Data rows —
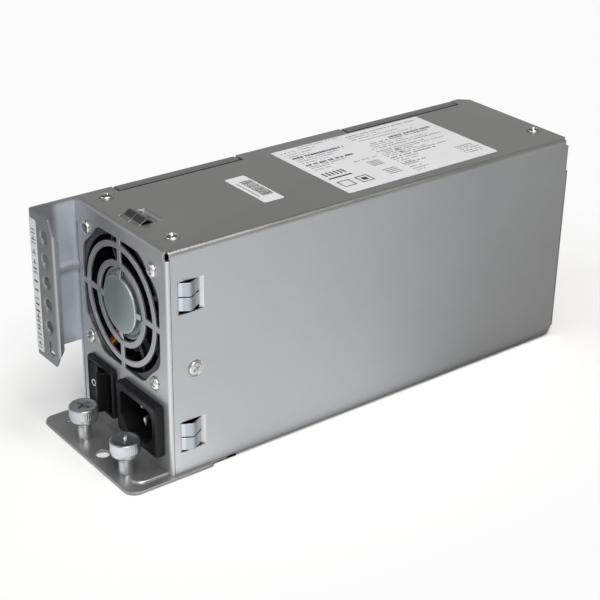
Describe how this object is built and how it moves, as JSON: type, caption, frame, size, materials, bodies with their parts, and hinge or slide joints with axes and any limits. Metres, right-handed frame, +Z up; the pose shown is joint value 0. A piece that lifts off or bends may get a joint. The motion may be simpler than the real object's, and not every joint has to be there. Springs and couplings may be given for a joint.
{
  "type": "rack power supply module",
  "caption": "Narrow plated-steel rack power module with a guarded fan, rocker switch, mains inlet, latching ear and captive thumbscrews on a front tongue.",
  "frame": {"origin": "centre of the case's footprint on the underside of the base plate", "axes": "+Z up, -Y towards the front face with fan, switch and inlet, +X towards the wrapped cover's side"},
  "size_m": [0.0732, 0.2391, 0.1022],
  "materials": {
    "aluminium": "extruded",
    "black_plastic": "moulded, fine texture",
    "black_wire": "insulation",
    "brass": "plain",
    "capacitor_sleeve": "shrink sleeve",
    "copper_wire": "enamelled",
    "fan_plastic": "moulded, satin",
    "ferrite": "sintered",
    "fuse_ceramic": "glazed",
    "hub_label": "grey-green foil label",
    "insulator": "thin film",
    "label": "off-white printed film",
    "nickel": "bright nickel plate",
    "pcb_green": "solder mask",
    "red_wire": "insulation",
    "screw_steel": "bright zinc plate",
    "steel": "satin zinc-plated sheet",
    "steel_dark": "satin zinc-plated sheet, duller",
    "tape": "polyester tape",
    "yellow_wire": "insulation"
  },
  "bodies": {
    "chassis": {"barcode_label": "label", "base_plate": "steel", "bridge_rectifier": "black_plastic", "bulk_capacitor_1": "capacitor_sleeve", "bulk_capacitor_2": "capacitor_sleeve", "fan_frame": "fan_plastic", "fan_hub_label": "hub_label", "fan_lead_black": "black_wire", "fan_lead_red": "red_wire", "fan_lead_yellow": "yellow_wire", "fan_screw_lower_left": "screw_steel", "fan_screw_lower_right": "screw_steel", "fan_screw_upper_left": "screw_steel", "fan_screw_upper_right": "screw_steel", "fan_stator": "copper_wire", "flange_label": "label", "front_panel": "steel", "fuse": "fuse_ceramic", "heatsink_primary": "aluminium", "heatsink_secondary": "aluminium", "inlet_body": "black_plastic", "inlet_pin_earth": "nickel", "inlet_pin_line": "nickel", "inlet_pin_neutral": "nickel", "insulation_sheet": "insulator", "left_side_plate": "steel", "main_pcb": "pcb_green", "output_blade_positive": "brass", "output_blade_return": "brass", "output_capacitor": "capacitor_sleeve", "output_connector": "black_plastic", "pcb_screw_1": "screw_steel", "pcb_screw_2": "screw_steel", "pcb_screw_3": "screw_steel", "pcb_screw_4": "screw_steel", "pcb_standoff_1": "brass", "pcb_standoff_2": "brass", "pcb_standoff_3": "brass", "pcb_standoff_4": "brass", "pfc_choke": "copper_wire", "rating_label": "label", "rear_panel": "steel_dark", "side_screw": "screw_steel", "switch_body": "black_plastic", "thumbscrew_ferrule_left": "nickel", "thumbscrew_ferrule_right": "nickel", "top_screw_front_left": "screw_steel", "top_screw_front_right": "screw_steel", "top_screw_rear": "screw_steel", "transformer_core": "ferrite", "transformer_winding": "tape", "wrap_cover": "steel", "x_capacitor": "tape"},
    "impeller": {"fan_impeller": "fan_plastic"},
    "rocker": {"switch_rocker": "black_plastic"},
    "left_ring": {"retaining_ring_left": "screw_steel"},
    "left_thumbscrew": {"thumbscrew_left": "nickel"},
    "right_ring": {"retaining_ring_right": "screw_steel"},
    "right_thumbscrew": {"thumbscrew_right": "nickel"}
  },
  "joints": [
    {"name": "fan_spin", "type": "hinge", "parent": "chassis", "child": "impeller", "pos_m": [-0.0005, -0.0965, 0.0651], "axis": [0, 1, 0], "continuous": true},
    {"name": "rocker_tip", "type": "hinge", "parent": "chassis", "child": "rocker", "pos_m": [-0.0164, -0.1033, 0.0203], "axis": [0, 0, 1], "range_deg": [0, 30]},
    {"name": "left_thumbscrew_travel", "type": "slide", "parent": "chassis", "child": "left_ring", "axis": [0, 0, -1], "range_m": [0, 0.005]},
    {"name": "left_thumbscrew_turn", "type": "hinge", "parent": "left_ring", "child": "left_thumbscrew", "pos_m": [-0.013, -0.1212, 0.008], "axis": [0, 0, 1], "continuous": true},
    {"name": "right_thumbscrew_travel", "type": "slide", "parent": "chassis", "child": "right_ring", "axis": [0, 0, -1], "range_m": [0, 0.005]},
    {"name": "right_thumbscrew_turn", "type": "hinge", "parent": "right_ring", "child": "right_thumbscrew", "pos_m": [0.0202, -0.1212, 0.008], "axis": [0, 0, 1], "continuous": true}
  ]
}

...

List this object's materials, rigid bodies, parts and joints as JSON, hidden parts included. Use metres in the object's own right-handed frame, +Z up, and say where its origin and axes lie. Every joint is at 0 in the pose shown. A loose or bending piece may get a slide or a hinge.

...

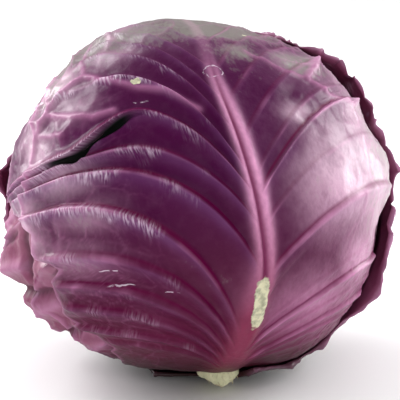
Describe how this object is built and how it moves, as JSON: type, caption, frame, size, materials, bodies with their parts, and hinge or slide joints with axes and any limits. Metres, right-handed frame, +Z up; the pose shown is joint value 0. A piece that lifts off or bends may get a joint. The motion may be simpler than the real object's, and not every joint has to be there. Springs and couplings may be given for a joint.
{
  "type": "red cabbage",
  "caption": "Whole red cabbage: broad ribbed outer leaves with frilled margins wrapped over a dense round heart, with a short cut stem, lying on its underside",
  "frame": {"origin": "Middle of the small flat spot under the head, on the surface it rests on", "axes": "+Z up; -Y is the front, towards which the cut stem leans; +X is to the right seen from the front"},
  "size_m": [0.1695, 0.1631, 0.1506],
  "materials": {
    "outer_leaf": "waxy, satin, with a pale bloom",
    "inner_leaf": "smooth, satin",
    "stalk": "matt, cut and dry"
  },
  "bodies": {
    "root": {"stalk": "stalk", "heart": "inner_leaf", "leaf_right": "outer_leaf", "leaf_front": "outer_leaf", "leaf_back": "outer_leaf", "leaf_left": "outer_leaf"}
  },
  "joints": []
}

Written task —
Of the lines in this listing, report how many contain the string "caption", and give the number only.

Solution —
4